Effects of global ecological change on Arctic Council permanent participants

Dingman, Erica / Linda Jabs / Dayanita Ramesh / Niko Niemisalo / Dorothea Wehrmann
External Publications (2014)

published on Universität Bielefeld - Ecologic Institute


Northern communities are highly vulnerable to Global Ecological Change (GEC): The Arctic is known as the region experiencing climate change twice as fast as other world regions. Arctic communities need to adapt to environmental changes caused by sea ice melt, natural changes such as variations in population and migration of wildlife, and contaminants in traditional foods. The new accessibility of Arctic regions has also opened up new economic opportunities (mining, oil and gas exploration, tourism and shipping), which pose additional environmental risks. In the Arctic Council, an intergovernmental forum formed by the Arctic-rim states in 1996 to improve cooperation with regard to climate protection and security and to enhance the relation between Arctic-states and the indigenous peoples living in the Arctic, six indigenous peoples organizations have status of Permanent Participants: The Aleut International Association(AIA), the Arctic Athabaskan Council (AAC), the Gwich ́in Council International (GCI), the Inuit Circumpolar Council (ICC), the Russian Association of Indigenous Peoples of the North(RAIPON) and the Saami Council(SC).
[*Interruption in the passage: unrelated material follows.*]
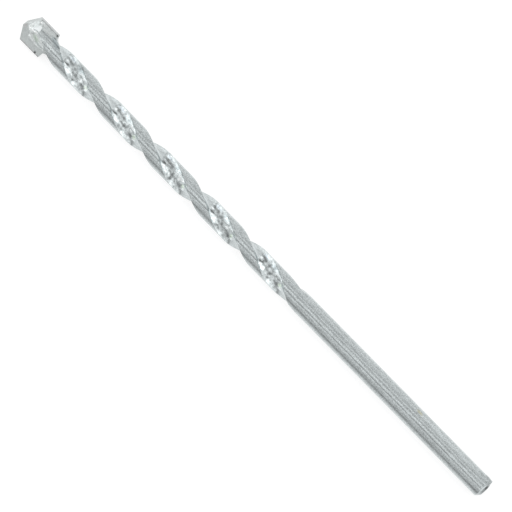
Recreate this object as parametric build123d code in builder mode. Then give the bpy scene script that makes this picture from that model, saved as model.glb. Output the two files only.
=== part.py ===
from build123d import *
from math import asin, atan2, cos, degrees, hypot, radians, sin, sqrt, tan
import os

# Masonry drill bit, lying on a level surface. Sizes are in millimetres and degrees.
# X is the bit's axis: the shank's end face is at x = 0 and the drill point at x = LENGTH.
# Angles around the axis run from +Y towards +Z.

# Overall
LENGTH = 200.0
BODY_DIAMETER = 7.0
TIP_DIAMETER = 9.7

# Flutes: two starts, right-hand
FLUTE_PITCH = 42.2
LAND_WIDTH_ANGLE = 76.4  # share of the turn that each land takes
WEB_THICKNESS = 2.96  # steel left between the two flute floors
FLUTE_LENGTH = 112.0  # drill point to where the flutes stop being full depth
RUNOUT_LENGTH = 10.5  # stretch in which the flutes rise out of the bar
RUNOUT_CLEARANCE = 0.3  # how far the flute's arc is outside the bar at the end of that
LAND_LEAD_ANGLE = 13.2  # land centre ahead of the plate, at the drill point

# Hard-metal plate
PLATE_LENGTH = 10.3
PLATE_THICKNESS = 2.4
POINT_ANGLE = 117.0
POINT_RELIEF_ANGLE = 20.0
SIDE_RELIEF_ANGLE = 5.5

# Ground steel end behind the point
STEEL_SETBACK = 2.2  # drill point to the steel beside the plate
STEEL_RELIEF_ANGLE = 48.0  # how fast the steel falls away from the plate
GASH_ANGLE = 48.0  # how fast it falls away in front of a cutting face

# Brazed joint
BRAZE_GAP = 0.1
BRAZE_FILLET_RADIUS = 2.2
BRAZE_FILLET_BITE = 0.15  # how deep its thin end runs into the web, so that it meets it at an angle

# Shank end
CHAMFER_LENGTH = 1.2
CHAMFER_DEPTH = 1.3
CHAMFER_ROUNDING = 0.4
CENTRE_HOLE_DIAMETER = 1.6
CENTRE_HOLE_DEPTH = 2.2
CENTRE_HOLE_CONE_ANGLE = 118.0

# Sizes that follow from those above
body_radius = BODY_DIAMETER / 2
tip_radius = TIP_DIAMETER / 2
flutes_start_x = LENGTH - FLUTE_LENGTH
runout_start_x = flutes_start_x - RUNOUT_LENGTH
cutter_reach = BODY_DIAMETER + TIP_DIAMETER  # how far out cutting shapes run, past all they cut
half_turns = (0, 180)  # the bit looks the same after half a turn

# Each flute is an arc through the two land edges and the web
mouth_half_angle = 90 - LAND_WIDTH_ANGLE / 2
mouth_half_chord = body_radius * sin(radians(mouth_half_angle))
mouth_chord_depth = body_radius * cos(radians(mouth_half_angle)) - WEB_THICKNESS / 2
flute_arc_radius = (mouth_chord_depth**2 + mouth_half_chord**2) / (2 * mouth_chord_depth)
flute_arc_centre = WEB_THICKNESS / 2 + flute_arc_radius
lifted_arc_centre = body_radius + flute_arc_radius + RUNOUT_CLEARANCE

# The point is a roof of two relief planes, and its ridge is the chisel edge
lip_slope = 1 / tan(radians(POINT_ANGLE / 2))
relief_slope = tan(radians(POINT_RELIEF_ANGLE))
steel_relief_slope = tan(radians(STEEL_RELIEF_ANGLE))
gash_slope = tan(radians(GASH_ANGLE))
slot_depth = PLATE_LENGTH + BRAZE_GAP
slot_half_width = PLATE_THICKNESS / 2 + BRAZE_GAP
fillet_foot = WEB_THICKNESS / 2 - BRAZE_FILLET_BITE
fillet_top = fillet_foot + BRAZE_FILLET_RADIUS

# The lip corners lie on the tip's circle, and the sides narrow behind them
lip_corner = sqrt(tip_radius**2 - (PLATE_THICKNESS / 2) ** 2)
side_relief = PLATE_THICKNESS * tan(radians(SIDE_RELIEF_ANGLE))
trailing_corner = lip_corner - side_relief

# The bit has rolled on its round body until a trailing corner of the plate meets the surface
# too. A plate that is no wider than the body meets nothing, and its corner points down.
corner_radius = hypot(trailing_corner, PLATE_THICKNESS / 2)
corner_angle = degrees(atan2(PLATE_THICKNESS / 2, trailing_corner))
plate_roll = corner_angle - degrees(asin(min(1, body_radius / corner_radius)))

centre_hole_radius = CENTRE_HOLE_DIAMETER / 2
centre_hole_cone = centre_hole_radius / tan(radians(CENTRE_HOLE_CONE_ANGLE / 2))


def flute_angle(x):
    """Angle of a flute's centre around the axis at the distance x from the shank's end."""
    land_angle = plate_roll + 180 + LAND_LEAD_ANGLE + 360 * (x - LENGTH) / FLUTE_PITCH
    return land_angle + 90


def around(radius, angle):
    """Point at that radius and angle in a cross-section, as y and z."""
    return radius * cos(radians(angle)), radius * sin(radians(angle))


def head_plane(turn):
    """Plane through the drill point and the plate's middle, turned about the axis.

    Its x runs back from the point and its y towards the half of the plate that the steel backs.
    """
    face_angle = plate_roll + 90 + turn
    return Plane(
        origin=(LENGTH, 0, 0),
        x_dir=(-1, 0, 0),
        z_dir=(0, cos(radians(face_angle)), sin(radians(face_angle))),
    )


# Cross-section at the plate's rear end: x towards the low half, y towards its cutting face
plate_section = Plane(
    origin=(LENGTH - PLATE_LENGTH, 0, 0),
    x_dir=(0, cos(radians(plate_roll)), sin(radians(plate_roll))),
    z_dir=(1, 0, 0),
)

# Fluted stretch: one cross-section that turns steadily as it runs to the point
with BuildPart() as fluted_stretch:
    with BuildLine() as flute_axis:
        Line((flutes_start_x, 0, 0), (LENGTH, 0, 0))
    with BuildLine() as flute_twist:
        Helix(
            pitch=FLUTE_PITCH,
            height=FLUTE_LENGTH,
            radius=body_radius,
            center=(flutes_start_x, 0, 0),
            direction=(1, 0, 0),
        )
    with BuildSketch(Plane.YZ.offset(flutes_start_x)):
        Circle(body_radius)
        for turn in half_turns:
            with Locations(around(flute_arc_centre, flute_angle(flutes_start_x) + turn)):
                Circle(flute_arc_radius, mode=Mode.SUBTRACT)
    sweep(path=flute_axis.wire(), binormal=flute_twist.wire())

# One flute's run-out, for cutting: the arc turns on and rises out of the bar
with BuildPart() as runout_cutter:
    with BuildLine() as runout_axis:
        Line((runout_start_x, 0, 0), (flutes_start_x, 0, 0))
    with BuildLine() as runout_twist:
        Helix(
            pitch=FLUTE_PITCH,
            height=RUNOUT_LENGTH,
            radius=body_radius,
            center=(runout_start_x, 0, 0),
            direction=(1, 0, 0),
        )
    with BuildSketch(Plane.YZ.offset(runout_start_x)):
        with Locations(around(lifted_arc_centre, flute_angle(runout_start_x))):
            Circle(flute_arc_radius)
    with BuildSketch(Plane.YZ.offset(flutes_start_x)):
        with Locations(around(flute_arc_centre, flute_angle(flutes_start_x))):
            Circle(flute_arc_radius)
    sweep(path=runout_axis.wire(), multisection=True, binormal=runout_twist.wire())

# Steel to grind off around the plate's point, on both sides of the plate
with BuildPart() as end_grind:
    for turn in half_turns:
        side = head_plane(turn)
        with BuildSketch(side.offset(PLATE_THICKNESS / 2)):
            with BuildLine():
                Polyline(
                    (STEEL_SETBACK, 0),
                    (STEEL_SETBACK + lip_slope * cutter_reach, cutter_reach),
                    (-cutter_reach, cutter_reach),
                    (-cutter_reach, -cutter_reach),
                    (STEEL_SETBACK + gash_slope * cutter_reach, -cutter_reach),
                    close=True,
                )
            make_face()
        extrude(amount=cutter_reach, dir=side.z_dir + side.x_dir * steel_relief_slope)

# Whole bar before the slot is cut: shank, run-outs, flutes, ground end and centre hole
with BuildPart() as fluted_bar:
    with BuildSketch(Plane.XY):
        with BuildLine():
            FilletPolyline(
                (0, 0),
                (0, body_radius - CHAMFER_DEPTH),
                (CHAMFER_LENGTH, body_radius),
                (flutes_start_x, body_radius),
                radius=CHAMFER_ROUNDING,
            )
            Polyline((flutes_start_x, body_radius), (flutes_start_x, 0), (0, 0))
        make_face()
    revolve(axis=Axis.X)
    for turn in half_turns:
        add(runout_cutter.part.rotate(Axis.X, turn), mode=Mode.SUBTRACT)
    add(fluted_stretch.part)
    add(end_grind.part, mode=Mode.SUBTRACT)
    with BuildSketch(Plane.XY):
        with BuildLine():
            Polyline(
                (0, 0),
                (0, centre_hole_radius),
                (CENTRE_HOLE_DEPTH, centre_hole_radius),
                (CENTRE_HOLE_DEPTH + centre_hole_cone, 0),
                close=True,
            )
        make_face()
    revolve(axis=Axis.X, mode=Mode.SUBTRACT)

# Slot across the end
with BuildPart() as slot:
    with BuildSketch(head_plane(0).offset(-slot_half_width)):
        with Locations((slot_depth, 0)):
            Rectangle(slot_depth + cutter_reach, 2 * cutter_reach, align=(Align.MAX, Align.CENTER))
    extrude(amount=2 * slot_half_width)

with BuildPart() as drill_body:
    add(fluted_bar.part)
    add(slot.part, mode=Mode.SUBTRACT)

# Plate: sides that narrow behind each lip, and the two relief planes of the point
with BuildPart() as tip_plate:
    with BuildSketch(plate_section):
        with BuildLine():
            Polyline(
                (lip_corner, PLATE_THICKNESS / 2),
                (-trailing_corner, PLATE_THICKNESS / 2),
                (-lip_corner, -PLATE_THICKNESS / 2),
                (trailing_corner, -PLATE_THICKNESS / 2),
                close=True,
            )
        make_face()
    extrude(amount=PLATE_LENGTH)
    for turn in half_turns:
        side = head_plane(turn)
        relief_normal = -side.x_dir - side.y_dir * lip_slope - side.z_dir * relief_slope
        split(bisect_by=Plane(origin=(LENGTH, 0, 0), z_dir=relief_normal), keep=Keep.BOTTOM)

# Fillets of filler metal behind the plate, where its rear edge stands out of the flutes
with BuildPart() as rear_fillets:
    with BuildSketch(head_plane(0)):
        with BuildLine():
            Line((PLATE_LENGTH, 0), (PLATE_LENGTH, fillet_top))
            RadiusArc(
                (PLATE_LENGTH, fillet_top),
                (PLATE_LENGTH + BRAZE_FILLET_RADIUS, fillet_foot),
                -BRAZE_FILLET_RADIUS,  # the sign makes the fillet hollow
            )
            Line(
                (PLATE_LENGTH + BRAZE_FILLET_RADIUS, fillet_foot),
                (PLATE_LENGTH + BRAZE_FILLET_RADIUS, 0),
            )
            Line((PLATE_LENGTH + BRAZE_FILLET_RADIUS, 0), (PLATE_LENGTH, 0))
        make_face()
    revolve(axis=Axis.X)
    with BuildSketch(head_plane(0).offset(-PLATE_THICKNESS / 2)):
        with Locations((PLATE_LENGTH, 0)):
            Rectangle(cutter_reach, 2 * cutter_reach, align=(Align.MIN, Align.CENTER))
    extrude(amount=PLATE_THICKNESS, mode=Mode.INTERSECT)

# Space that the plate takes before its point is ground
with BuildPart() as plate_space:
    with BuildSketch(head_plane(0).offset(-PLATE_THICKNESS / 2)):
        with Locations((PLATE_LENGTH, 0)):
            Rectangle(PLATE_LENGTH + cutter_reach, 2 * cutter_reach, align=(Align.MAX, Align.CENTER))
    extrude(amount=PLATE_THICKNESS)

with BuildPart() as braze:
    add(fluted_bar.part)
    add(slot.part, mode=Mode.INTERSECT)
    add(rear_fillets.part)
    add(plate_space.part, mode=Mode.SUBTRACT)
    add(drill_body.part, mode=Mode.SUBTRACT)

drill_body.part.label = "drill_body"
tip_plate.part.label = "tip_plate"
braze.part.label = "braze"

os.makedirs("parts", exist_ok=True)
export_step(drill_body.part, "parts/drill_body.step")
export_step(tip_plate.part, "parts/tip_plate.step")
export_step(braze.part, "parts/braze.step")
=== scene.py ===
import math

import bmesh
import bpy
import numpy as np
from mathutils import Matrix, Vector, noise
from mathutils.bvhtree import BVHTree


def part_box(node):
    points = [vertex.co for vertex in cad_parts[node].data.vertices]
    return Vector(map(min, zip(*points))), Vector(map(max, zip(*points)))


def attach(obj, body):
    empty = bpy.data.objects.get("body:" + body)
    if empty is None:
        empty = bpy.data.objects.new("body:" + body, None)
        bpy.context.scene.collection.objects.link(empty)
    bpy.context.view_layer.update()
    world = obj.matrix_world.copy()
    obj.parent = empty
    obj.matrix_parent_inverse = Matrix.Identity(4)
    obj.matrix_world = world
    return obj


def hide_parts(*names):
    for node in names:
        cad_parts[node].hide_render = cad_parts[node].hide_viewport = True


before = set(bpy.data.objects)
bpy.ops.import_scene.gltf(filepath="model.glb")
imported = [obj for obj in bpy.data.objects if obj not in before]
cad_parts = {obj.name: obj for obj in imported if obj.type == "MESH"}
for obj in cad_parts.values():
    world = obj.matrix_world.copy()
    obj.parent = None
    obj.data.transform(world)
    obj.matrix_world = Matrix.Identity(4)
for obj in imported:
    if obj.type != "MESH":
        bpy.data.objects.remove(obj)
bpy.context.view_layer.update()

# Sizes are in metres and angles in degrees, in the frame of the solids: X is the bit's axis,
# with the shank's end face at x = 0 and the drill point at x = LENGTH.
# Angles around the axis run from +Y towards +Z.
MM = 0.001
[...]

Although they do not have voting (but consultation) rights, they represent 500,000 indigenous peoples living in the Arctic regions of Russia, Norway, Finland, Sweden, Denmark (Greenland), Canada, Iceland and the U.S at Arctic Council meetings and are recognized as full participants in all Arctic Council working groups. The paper provides an overview on their positions on tourism, resource extraction and shipping in the Arctic region as can be found in the policy-and strategy papers of the six Permanent Participants to the Arctic Council.